Nelly Richard recomendaba que en feminismo había que hablar varias lenguas. Es que la lengua materna ya no es una, no hay monoligüismo posible, estalla en idiolectos que van de la escritura en papel a la retórica oral de la plaza, de la voz pública que finge atenerse a la lengua-nación mientras le inocula sus gíglicos espontáneos a la voz que chismea –y hay en el chisme información que se pasa y teje cuidados aunque lo haga en lengua de víbora-, de la que comunica un slogan político de síntesis ejemplar –ni una menos– o la que teje palabras entre. Para Pía, el conventillear es la red de cuidados en acción que mueve sus hilos hacia la red política, pero no en plan rentabilidad militante, sino con atención puesta a que el peso de los legados no nos cierre a la invención del acontecimiento y donde el rostro propio y el de al lado, el grito de nuestras miradas en busca de reconocimiento, la conversa sobre lo común , en el diario estar juntes, deshaga los automatismos fachos para establecer una pedagogía mutua del roce.
Pía sugiere leer a las precursoras no en la momificación del homenaje o en el ancestralismo como pureza de origen o trama folclórica, por eso lee en Flora Tristán no la precursora en clave femenina de los marxismos con una paja en el ojo del género, la abuelita rara capitalizada en la sangre insurrecta de Paul Gauguin, ese bancario que se fue a las islas, sino a la cronista de los barrios obreros del Londres del siglo XlX en cuya miseria Engels solo leyó la extranjería como barbarie.
Una escritura del goce no es de por sí política pero hay escrituras que constituyen políticas de los placeres mientras amordazan la lengua convencional de la denuncia –su credibilidad sostenida en una deliberada pobreza, su deber fáctico, su solemnidad– para hacerla estallar en mil flores retóricas como la de Pedro Lemebel en sus crónicas. Y la de Pía que va enhebrando aún en su lengua pública y en el arco de las alianzas que exige desterrar los goces solitarios en guiños de elite y ritmos a tontas y a locas, unas mostacillas léxicas que ya circulan sin autoría en los corrillos conversados: “barriletear”, “recienllegadismo”, “plebeyón”. Y las usa en este manual de todo lo que importa en los feminismos como tarea común y alegría a sostener, contra las militancias tristes, genealogía sin patrones y genio “plebeyón”.

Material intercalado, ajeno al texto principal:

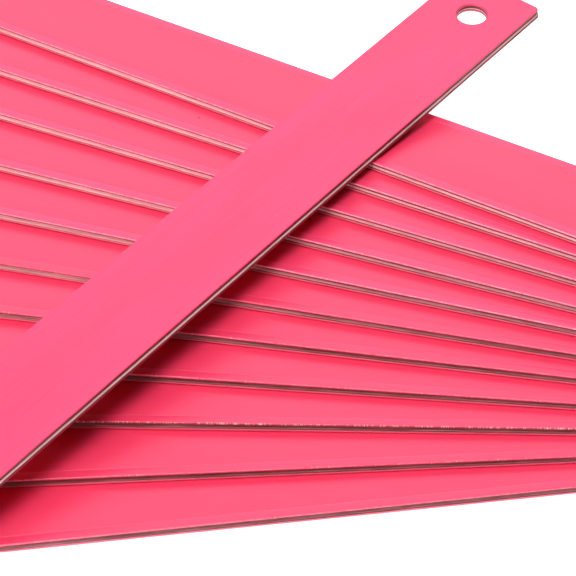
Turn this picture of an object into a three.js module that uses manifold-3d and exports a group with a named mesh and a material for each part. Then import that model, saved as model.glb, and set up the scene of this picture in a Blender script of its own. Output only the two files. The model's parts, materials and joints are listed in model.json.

Cada nudo de Quipu es al mismo tiempo una invención teórica, una metáfora gozosa y un nombre para una bibliografía libertaria latinoamericana.
El saltimbanqui (palabra talismán de Pía) es la irrupción en una serie –el equilibrio de la ecuyère sobre el caballo al galope , el número de las cachetadass y los baldes de agua entre payasos, las hazañas del látigo en la jaula de los leones, el baile de los monitos vestidos y en dos patas–, lo que parece interrupción espontánea, desvío de atención, fuera de programa. Su destreza es el cultivo saltarín en el desafío de la imposibilidad anatómica, el que muestra todo lo que puede un cuerpo, el que recobra una y otra vez su estabilidad para volver a desarmarla en una revolución permanente. Es que en los nudos para una narración feminista del quipu, la revolución no tiene pasado ni fracaso porque no se limita a la toma de poder como recuerda Pía; no levanta muros ni los derriba –sostienen sólo los de sus pintadas insurrectas–, por eso no soluciona, no liquida disputas –liquidar siempre se suele hacer con la firma de alguna desigualdad–, vive con sus tramas en conflicto, sospechando en la estabilidad , la burocracia despótica, y sin dejar de educar al estado y sus instituciones, retiene su fuerza de darlo vuelta todo, saltimbanqui.